## [Directions]
Below are several entries. Transcribe exactly those lines that fall from the one with "Keep writing the" through the one with "return made", end lines included.

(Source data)
────
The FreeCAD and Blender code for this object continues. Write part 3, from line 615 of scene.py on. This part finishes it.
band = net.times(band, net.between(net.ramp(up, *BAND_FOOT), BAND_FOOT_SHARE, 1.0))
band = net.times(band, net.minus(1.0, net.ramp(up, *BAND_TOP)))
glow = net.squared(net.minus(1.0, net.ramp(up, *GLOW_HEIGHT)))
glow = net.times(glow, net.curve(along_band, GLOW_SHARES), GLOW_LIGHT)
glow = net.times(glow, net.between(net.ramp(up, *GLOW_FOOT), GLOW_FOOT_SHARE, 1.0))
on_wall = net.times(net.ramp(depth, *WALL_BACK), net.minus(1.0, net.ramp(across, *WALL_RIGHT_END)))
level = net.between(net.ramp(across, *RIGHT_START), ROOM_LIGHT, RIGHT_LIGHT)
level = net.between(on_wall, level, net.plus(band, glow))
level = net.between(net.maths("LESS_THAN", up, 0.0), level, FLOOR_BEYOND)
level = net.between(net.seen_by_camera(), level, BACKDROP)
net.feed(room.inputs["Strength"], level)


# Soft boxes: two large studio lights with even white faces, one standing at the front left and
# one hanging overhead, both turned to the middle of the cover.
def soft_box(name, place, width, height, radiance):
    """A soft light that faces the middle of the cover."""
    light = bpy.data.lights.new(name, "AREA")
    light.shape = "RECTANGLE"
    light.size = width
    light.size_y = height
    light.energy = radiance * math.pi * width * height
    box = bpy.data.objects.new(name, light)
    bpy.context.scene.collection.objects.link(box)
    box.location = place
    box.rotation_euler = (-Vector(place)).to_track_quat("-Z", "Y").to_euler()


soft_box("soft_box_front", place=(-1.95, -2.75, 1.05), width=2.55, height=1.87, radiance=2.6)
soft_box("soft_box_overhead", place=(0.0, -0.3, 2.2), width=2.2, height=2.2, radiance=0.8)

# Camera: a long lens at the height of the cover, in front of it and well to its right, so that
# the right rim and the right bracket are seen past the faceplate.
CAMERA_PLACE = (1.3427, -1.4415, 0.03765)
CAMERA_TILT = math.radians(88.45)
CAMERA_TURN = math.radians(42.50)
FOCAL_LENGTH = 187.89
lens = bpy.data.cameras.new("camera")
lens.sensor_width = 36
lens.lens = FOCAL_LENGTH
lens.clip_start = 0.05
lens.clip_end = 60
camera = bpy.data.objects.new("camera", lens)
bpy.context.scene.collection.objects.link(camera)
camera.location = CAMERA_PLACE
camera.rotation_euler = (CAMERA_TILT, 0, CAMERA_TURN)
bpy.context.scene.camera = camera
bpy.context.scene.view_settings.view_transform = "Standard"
────
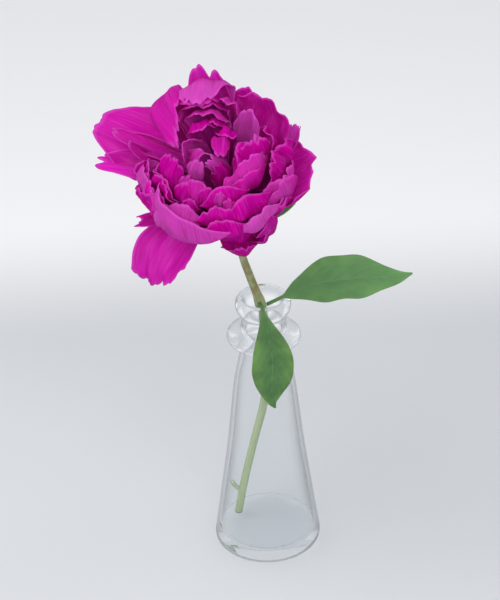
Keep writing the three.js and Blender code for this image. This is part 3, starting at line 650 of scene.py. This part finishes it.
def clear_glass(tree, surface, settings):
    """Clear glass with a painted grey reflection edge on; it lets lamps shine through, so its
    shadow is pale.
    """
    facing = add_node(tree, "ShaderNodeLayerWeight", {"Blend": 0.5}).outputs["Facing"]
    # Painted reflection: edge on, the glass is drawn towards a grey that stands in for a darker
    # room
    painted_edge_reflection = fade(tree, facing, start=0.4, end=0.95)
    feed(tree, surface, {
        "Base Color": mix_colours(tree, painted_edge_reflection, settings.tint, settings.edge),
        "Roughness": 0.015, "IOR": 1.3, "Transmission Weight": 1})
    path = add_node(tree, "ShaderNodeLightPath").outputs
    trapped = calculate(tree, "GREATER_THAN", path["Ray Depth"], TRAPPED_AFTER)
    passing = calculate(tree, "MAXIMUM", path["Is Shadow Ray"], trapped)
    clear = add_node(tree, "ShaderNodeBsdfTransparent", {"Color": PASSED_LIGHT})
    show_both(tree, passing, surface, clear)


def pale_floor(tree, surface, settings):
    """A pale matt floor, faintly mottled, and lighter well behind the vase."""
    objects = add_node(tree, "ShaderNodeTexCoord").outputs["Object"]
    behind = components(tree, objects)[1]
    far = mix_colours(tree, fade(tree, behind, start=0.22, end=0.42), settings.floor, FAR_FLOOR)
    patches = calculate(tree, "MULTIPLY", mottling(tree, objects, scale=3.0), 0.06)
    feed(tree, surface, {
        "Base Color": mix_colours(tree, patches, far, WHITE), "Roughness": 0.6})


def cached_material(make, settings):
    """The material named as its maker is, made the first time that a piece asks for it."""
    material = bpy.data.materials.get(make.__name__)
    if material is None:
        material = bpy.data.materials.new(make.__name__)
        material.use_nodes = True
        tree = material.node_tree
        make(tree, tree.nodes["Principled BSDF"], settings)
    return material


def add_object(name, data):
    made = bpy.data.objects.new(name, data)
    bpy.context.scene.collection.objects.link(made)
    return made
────
## [Output for this exercise]
Keep writing the three.js and Blender code for this image. This is part 3, starting at line 650 of scene.py. This part finishes it.
def clear_glass(tree, surface, settings):
    """Clear glass with a painted grey reflection edge on; it lets lamps shine through, so its
    shadow is pale.
    """
    facing = add_node(tree, "ShaderNodeLayerWeight", {"Blend": 0.5}).outputs["Facing"]
    # Painted reflection: edge on, the glass is drawn towards a grey that stands in for a darker
    # room
    painted_edge_reflection = fade(tree, facing, start=0.4, end=0.95)
    feed(tree, surface, {
        "Base Color": mix_colours(tree, painted_edge_reflection, settings.tint, settings.edge),
        "Roughness": 0.015, "IOR": 1.3, "Transmission Weight": 1})
    path = add_node(tree, "ShaderNodeLightPath").outputs
    trapped = calculate(tree, "GREATER_THAN", path["Ray Depth"], TRAPPED_AFTER)
    passing = calculate(tree, "MAXIMUM", path["Is Shadow Ray"], trapped)
    clear = add_node(tree, "ShaderNodeBsdfTransparent", {"Color": PASSED_LIGHT})
    show_both(tree, passing, surface, clear)


def pale_floor(tree, surface, settings):
    """A pale matt floor, faintly mottled, and lighter well behind the vase."""
    objects = add_node(tree, "ShaderNodeTexCoord").outputs["Object"]
    behind = components(tree, objects)[1]
    far = mix_colours(tree, fade(tree, behind, start=0.22, end=0.42), settings.floor, FAR_FLOOR)
    patches = calculate(tree, "MULTIPLY", mottling(tree, objects, scale=3.0), 0.06)
    feed(tree, surface, {
        "Base Color": mix_colours(tree, patches, far, WHITE), "Roughness": 0.6})


def cached_material(make, settings):
    """The material named as its maker is, made the first time that a piece asks for it."""
    material = bpy.data.materials.get(make.__name__)
    if material is None:
        material = bpy.data.materials.new(make.__name__)
        material.use_nodes = True
        tree = material.node_tree
        make(tree, tree.nodes["Principled BSDF"], settings)
    return material


def add_object(name, data):
    made = bpy.data.objects.new(name, data)
    bpy.context.scene.collection.objects.link(made)
    return made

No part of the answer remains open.